_EXERCISE DETAILS_
Reproduce the listing that follows with no differences at all.

_DATASET EXCERPT_
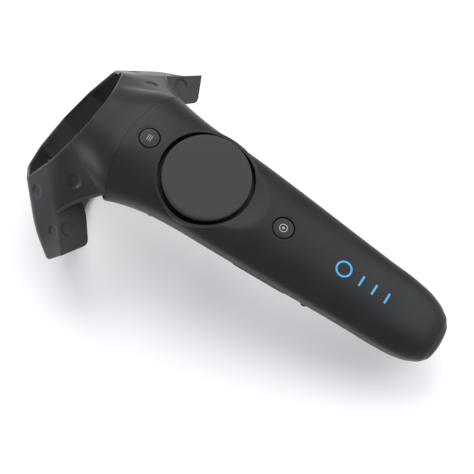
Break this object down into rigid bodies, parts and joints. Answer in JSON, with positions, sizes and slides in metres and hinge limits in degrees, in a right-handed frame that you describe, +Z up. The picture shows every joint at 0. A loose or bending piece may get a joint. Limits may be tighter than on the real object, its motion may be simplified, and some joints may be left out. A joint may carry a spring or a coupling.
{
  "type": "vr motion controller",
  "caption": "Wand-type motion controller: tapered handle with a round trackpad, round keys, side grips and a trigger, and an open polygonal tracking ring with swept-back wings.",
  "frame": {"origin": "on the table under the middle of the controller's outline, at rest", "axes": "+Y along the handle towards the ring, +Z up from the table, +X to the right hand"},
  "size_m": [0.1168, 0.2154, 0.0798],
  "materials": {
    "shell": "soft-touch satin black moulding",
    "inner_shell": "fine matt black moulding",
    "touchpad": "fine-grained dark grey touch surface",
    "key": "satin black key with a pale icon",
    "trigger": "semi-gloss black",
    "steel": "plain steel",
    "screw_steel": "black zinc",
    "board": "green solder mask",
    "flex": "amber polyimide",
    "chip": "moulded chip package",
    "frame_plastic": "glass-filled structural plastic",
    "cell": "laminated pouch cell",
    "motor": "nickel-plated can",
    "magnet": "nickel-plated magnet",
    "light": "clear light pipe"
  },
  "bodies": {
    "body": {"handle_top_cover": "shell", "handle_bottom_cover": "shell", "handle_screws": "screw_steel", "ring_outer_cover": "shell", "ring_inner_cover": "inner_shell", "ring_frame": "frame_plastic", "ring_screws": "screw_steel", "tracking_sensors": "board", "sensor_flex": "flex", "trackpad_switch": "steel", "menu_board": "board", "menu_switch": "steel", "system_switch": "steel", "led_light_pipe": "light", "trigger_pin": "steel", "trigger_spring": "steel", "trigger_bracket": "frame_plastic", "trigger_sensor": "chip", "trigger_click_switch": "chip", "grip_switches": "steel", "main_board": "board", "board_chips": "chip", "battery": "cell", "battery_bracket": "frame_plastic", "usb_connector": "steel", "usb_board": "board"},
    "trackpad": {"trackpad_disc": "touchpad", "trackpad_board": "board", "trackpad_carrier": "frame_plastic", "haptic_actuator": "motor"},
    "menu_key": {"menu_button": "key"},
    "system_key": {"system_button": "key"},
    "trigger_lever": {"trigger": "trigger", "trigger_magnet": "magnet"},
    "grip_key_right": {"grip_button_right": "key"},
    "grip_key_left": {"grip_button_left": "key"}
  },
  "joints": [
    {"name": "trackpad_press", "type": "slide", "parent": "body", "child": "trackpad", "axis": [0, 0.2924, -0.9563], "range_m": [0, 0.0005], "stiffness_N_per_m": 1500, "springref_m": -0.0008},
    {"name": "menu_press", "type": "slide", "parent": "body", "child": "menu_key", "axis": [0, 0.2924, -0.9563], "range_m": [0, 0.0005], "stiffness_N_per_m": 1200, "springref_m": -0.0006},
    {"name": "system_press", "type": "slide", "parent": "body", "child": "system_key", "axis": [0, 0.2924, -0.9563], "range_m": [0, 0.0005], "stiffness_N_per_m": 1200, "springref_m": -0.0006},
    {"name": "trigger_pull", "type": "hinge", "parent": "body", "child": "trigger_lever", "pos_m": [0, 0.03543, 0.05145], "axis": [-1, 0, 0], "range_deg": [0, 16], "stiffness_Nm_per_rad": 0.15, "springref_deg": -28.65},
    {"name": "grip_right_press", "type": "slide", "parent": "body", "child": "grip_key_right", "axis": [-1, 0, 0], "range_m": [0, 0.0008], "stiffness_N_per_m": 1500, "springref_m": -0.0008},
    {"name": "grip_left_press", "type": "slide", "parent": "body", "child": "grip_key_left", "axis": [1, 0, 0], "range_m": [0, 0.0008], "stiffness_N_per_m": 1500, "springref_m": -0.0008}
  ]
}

_SOLUTION_
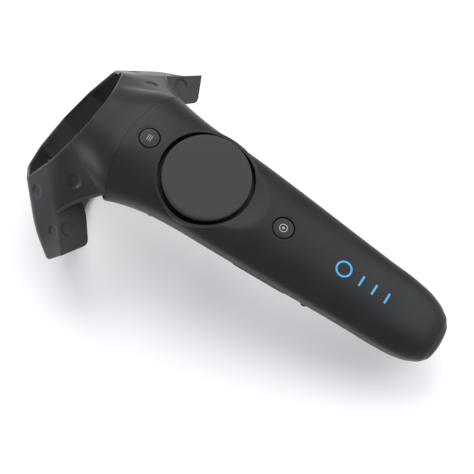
Break this object down into rigid bodies, parts and joints. Answer in JSON, with positions, sizes and slides in metres and hinge limits in degrees, in a right-handed frame that you describe, +Z up. The picture shows every joint at 0. A loose or bending piece may get a joint. Limits may be tighter than on the real object, its motion may be simplified, and some joints may be left out. A joint may carry a spring or a coupling.
{
  "type": "vr motion controller",
  "caption": "Wand-type motion controller: tapered handle with a round trackpad, round keys, side grips and a trigger, and an open polygonal tracking ring with swept-back wings.",
  "frame": {"origin": "on the table under the middle of the controller's outline, at rest", "axes": "+Y along the handle towards the ring, +Z up from the table, +X to the right hand"},
  "size_m": [0.1168, 0.2154, 0.0798],
  "materials": {
    "shell": "soft-touch satin black moulding",
    "inner_shell": "fine matt black moulding",
    "touchpad": "fine-grained dark grey touch surface",
    "key": "satin black key with a pale icon",
    "trigger": "semi-gloss black",
    "steel": "plain steel",
    "screw_steel": "black zinc",
    "board": "green solder mask",
    "flex": "amber polyimide",
    "chip": "moulded chip package",
    "frame_plastic": "glass-filled structural plastic",
    "cell": "laminated pouch cell",
    "motor": "nickel-plated can",
    "magnet": "nickel-plated magnet",
    "light": "clear light pipe"
  },
  "bodies": {
    "body": {"handle_top_cover": "shell", "handle_bottom_cover": "shell", "handle_screws": "screw_steel", "ring_outer_cover": "shell", "ring_inner_cover": "inner_shell", "ring_frame": "frame_plastic", "ring_screws": "screw_steel", "tracking_sensors": "board", "sensor_flex": "flex", "trackpad_switch": "steel", "menu_board": "board", "menu_switch": "steel", "system_switch": "steel", "led_light_pipe": "light", "trigger_pin": "steel", "trigger_spring": "steel", "trigger_bracket": "frame_plastic", "trigger_sensor": "chip", "trigger_click_switch": "chip", "grip_switches": "steel", "main_board": "board", "board_chips": "chip", "battery": "cell", "battery_bracket": "frame_plastic", "usb_connector": "steel", "usb_board": "board"},
    "trackpad": {"trackpad_disc": "touchpad", "trackpad_board": "board", "trackpad_carrier": "frame_plastic", "haptic_actuator": "motor"},
    "menu_key": {"menu_button": "key"},
    "system_key": {"system_button": "key"},
    "trigger_lever": {"trigger": "trigger", "trigger_magnet": "magnet"},
    "grip_key_right": {"grip_button_right": "key"},
    "grip_key_left": {"grip_button_left": "key"}
  },
  "joints": [
    {"name": "trackpad_press", "type": "slide", "parent": "body", "child": "trackpad", "axis": [0, 0.2924, -0.9563], "range_m": [0, 0.0005], "stiffness_N_per_m": 1500, "springref_m": -0.0008},
    {"name": "menu_press", "type": "slide", "parent": "body", "child": "menu_key", "axis": [0, 0.2924, -0.9563], "range_m": [0, 0.0005], "stiffness_N_per_m": 1200, "springref_m": -0.0006},
    {"name": "system_press", "type": "slide", "parent": "body", "child": "system_key", "axis": [0, 0.2924, -0.9563], "range_m": [0, 0.0005], "stiffness_N_per_m": 1200, "springref_m": -0.0006},
    {"name": "trigger_pull", "type": "hinge", "parent": "body", "child": "trigger_lever", "pos_m": [0, 0.03543, 0.05145], "axis": [-1, 0, 0], "range_deg": [0, 16], "stiffness_Nm_per_rad": 0.15, "springref_deg": -28.65},
    {"name": "grip_right_press", "type": "slide", "parent": "body", "child": "grip_key_right", "axis": [-1, 0, 0], "range_m": [0, 0.0008], "stiffness_N_per_m": 1500, "springref_m": -0.0008},
    {"name": "grip_left_press", "type": "slide", "parent": "body", "child": "grip_key_left", "axis": [1, 0, 0], "range_m": [0, 0.0008], "stiffness_N_per_m": 1500, "springref_m": -0.0008}
  ]
}